The mother of Nabanita Nandy (name changed) was asked to produce her for 20-30 Muslim men with swords and rods in West Medinipur so they could rape her. Her sin: she is an ABVP member.

In Diamond Harbour, Mamata Banerjee’s powerful nephew Abhishek Banerjee’s Lok Sabha constituency, Dalit man Manomoy Naskar’s family, including his old mother, are beaten up with rods for taking Lord Ram’s name and having a saffron flag at home. The local imam, he complained, threatened to rape his 27-year-old sister.

Rita Mondal of Gosaba and Amrita Das of Domjur, scheduled caste women from two districts, TMC mobs allegedly assaulted them with the same threat: “We will have you stripped and raped by Muslims.”

Dalit from Nanoor Soma Meta (name changed), 26, was threatened with rape, her husband beaten to an inch of death, their house destroyed, small piece of land grabbed, and the last two goats robbed. Her fault: she was BJP’s polling agent.

The list goes on. Of the 11,782 cases of violence compiled by the BJP on 9 June, 2021, nearly half or 5,599 are Dalits, tribals and OBCs.

The Calcutta High Court has granted police protection to the 303 alleged victims whose cases it is hearing. It is an unprecedented number of ordinary citizens given cop cover for a single chain of violent events.

“[Of them] 47 were unable to go back to their workplaces, 92 had their houses demolished and 164 of them were forcibly evicted from their houses and were therefore unable to go back to their places of residence,” petitioner Priyanka Tibrewal had told the court this March.

According to GIA: “Women have been singled out for most horrific terror and intimidation. Our data reveals many incidents of grievous bodily harm, threat of rape, stripping and sexual violence. The streets were sites of dehumanisation of women of all ages. The horror is compounded by most of the victims being from marginal SC-ST communities or from Below Poverty Line and extremely fragile economic sections in West Bengal.”
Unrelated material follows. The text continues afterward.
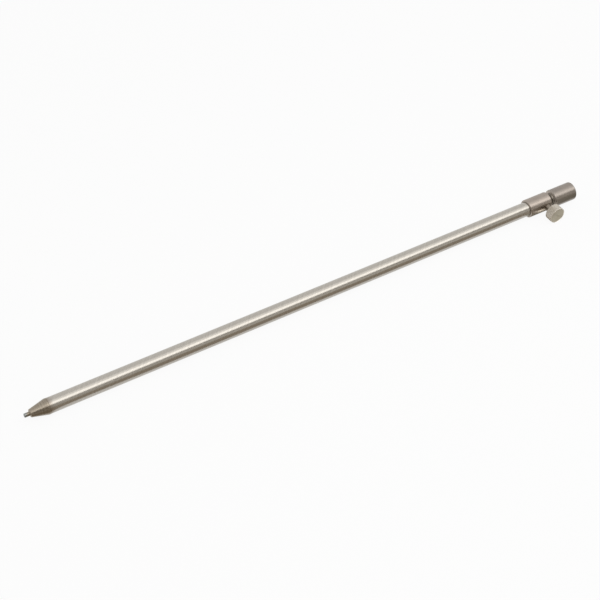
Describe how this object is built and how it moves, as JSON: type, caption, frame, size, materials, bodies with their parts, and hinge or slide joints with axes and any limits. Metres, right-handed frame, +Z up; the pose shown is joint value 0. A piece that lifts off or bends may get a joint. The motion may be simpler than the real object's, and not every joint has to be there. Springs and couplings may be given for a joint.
{
  "type": "telescopic bank stick",
  "caption": "Telescopic stainless steel bank stick: spiked outer tube, clamp collar with knurled thumb screw, sliding inner tube and a threaded head for a rod rest or bite alarm.",
  "frame": {"origin": "on the ground, under the middle of the stick's box, with the stick lying pushed in", "axes": "+X along the stick from the spike to the head, +Z up, and the thumb screw toward -Y"},
  "size_m": [0.6624, 0.0372, 0.0204],
  "materials": {
    "pin_steel": "bright turned",
    "turned_steel": "satin, with fine turning marks",
    "tube_steel": "satin, drawn tube",
    "collar_steel": "satin, turned",
    "knob_steel": "straight knurled rim and turned face",
    "nylon": "natural nylon",
    "seal_rubber": "matt black",
    "pad_brass": "turned"
  },
  "bodies": {
    "outer_stick": {"spike_pin": "pin_steel", "spike_cone": "turned_steel", "outer_tube": "tube_steel", "clamp_collar": "collar_steel", "guide_bush": "nylon", "collar_seal": "seal_rubber", "screw_boss": "collar_steel"},
    "foot": {"foot_bush": "nylon"},
    "inner_stick": {"inner_tube": "tube_steel", "foot_plug": "nylon", "head": "turned_steel"},
    "pad": {"screw_pad": "pad_brass"},
    "thumb_screw": {"thumb_stud": "collar_steel", "thumb_knob": "knob_steel"}
  },
  "joints": [
    {"name": "stick_slide", "type": "slide", "parent": "outer_stick", "child": "foot", "axis": [1, 0, 0], "range_m": [-0.0058, 0.44]},
    {"name": "stick_turn", "type": "hinge", "parent": "foot", "child": "inner_stick", "pos_m": [0.3, 0.00843, 0.0102], "axis": [1, 0, 0], "continuous": true},
    {"name": "pad_travel", "type": "slide", "parent": "outer_stick", "child": "pad", "axis": [0, -0.9995, -0.0308], "range_m": [0, 0.0024]},
    {"name": "screw_turn", "type": "hinge", "parent": "pad", "child": "thumb_screw", "pos_m": [0.29063, 0.00843, 0.0102], "axis": [0, -0.9995, -0.0308], "range_deg": [0, 1080]}
  ],
  "couplings": [
    {"joint": "screw_turn", "follows": "pad_travel", "rad_per_m": 7854}
  ]
}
A fact-finding committee named Call For Justice, after speaking to victims, observed that there was a mafia raj in many areas of the state, nurtured and protected by the ruling party. There are goons with dozens of rape, murder and arson cases pending against them.

“The police are fully aware but no one dares to touch these hardcore criminals because of blatant political patronage,” its report said. “The targeting of people from SC and ST, women, children and other vulnerable sections of society reflects the deep-rooted malaise in the system.”

The national commissions for the scheduled castes and scheduled tribes have issued damning statements too, and said that when the victims had approached the police to file complaints, they were attacked and their houses robbed

Many Dalits and tribals ran away from their homes to Assam out of fear. Many from the Matua Scheduled Caste community found shelter at camps.

“We met one of the priests from Matua Mahasangha and heard the details of heartbreaking incidents,” the Call For Justice report states.

The onslaught on the most underprivileged in Bengal is relentless. From BJP worker from Purulia Trilochan Mahato being killed IS-style and hung from a tree to the murder of Pradeep Mondal and three other Dalits in Sandeshkhali, there is a pattern to the massacre.

Nobody is safe in Bengal’s swamp of blood, and as is the rule in jungles, the most vulnerable are the easiest prey.

In the last 365 days, none of Bengal’s ‘intellectually bent’ celebrities who wrote their priggish columns and made protest videos against the Citizenship Amendment Act uttered a word against the post-election massacre. They understand the consequences of taking on a marauding TMC and its Islamist packs. The Bengali bhadrolok and bhadromohila know what might put their life and limb in danger. Their cosy revolutions seldom cross that thick, red line.